Of course, there won’t be any FISC review here, so it’s not even clear whether explicit IG oversight of the sharing would be enough, but it would be far more than what the procedures require.

I’d add that the Privacy and Civil Liberties Oversight Board, which provided key insight into the Section 215 and 702 programs, also has no role — except that PCLOB is for all intents and purposes defunct at this point, and there’s no reason to believe it’ll become operational under Trump.

I guess I was wrong about PCLOB. It did get reconstituted, and seven years after the EO 12333 review started we’re getting dribbles about what it found!

And in fact if this whole discussion didn’t make me crabby, I’d point out details from the PCLOB report that suggest things aren’t as bad as I thought they’d get in 2017, when this dragnet was handed over to Donald Trump.

So I’m not entirely a pessimist!

PCLOB only has authority over counterterrorism programs

The only problem with being proven wrong about PCLOB, however, is even though there were efforts to expand its mandate during the Trump years, those efforts failed.

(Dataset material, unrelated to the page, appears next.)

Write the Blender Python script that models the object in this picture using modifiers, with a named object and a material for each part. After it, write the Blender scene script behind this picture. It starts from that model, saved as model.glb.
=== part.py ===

It can only look at counterterrorism programs.

So there could be a parallel program used for counterintelligence (indeed, the sharing rules make it quite clear there’s a CI purpose for it), and we’d never get oversight over it. So Wyden and Heinrich should be pushing to get a full briefing on the CI version of this, because it’s there, I would bet you a lot of money.

Anyway, if you want to find the CIA dragnet, you can look at my warnings over the last 9 years (or Charlie Savage’s report on it from 2013). Or you can look at the loophole that 18 U.S.C. § 2511(2)(f) creates, Ron Wyden was exploring closely when he was writing this letter. Another place you might look is AT&T’s earnings statements.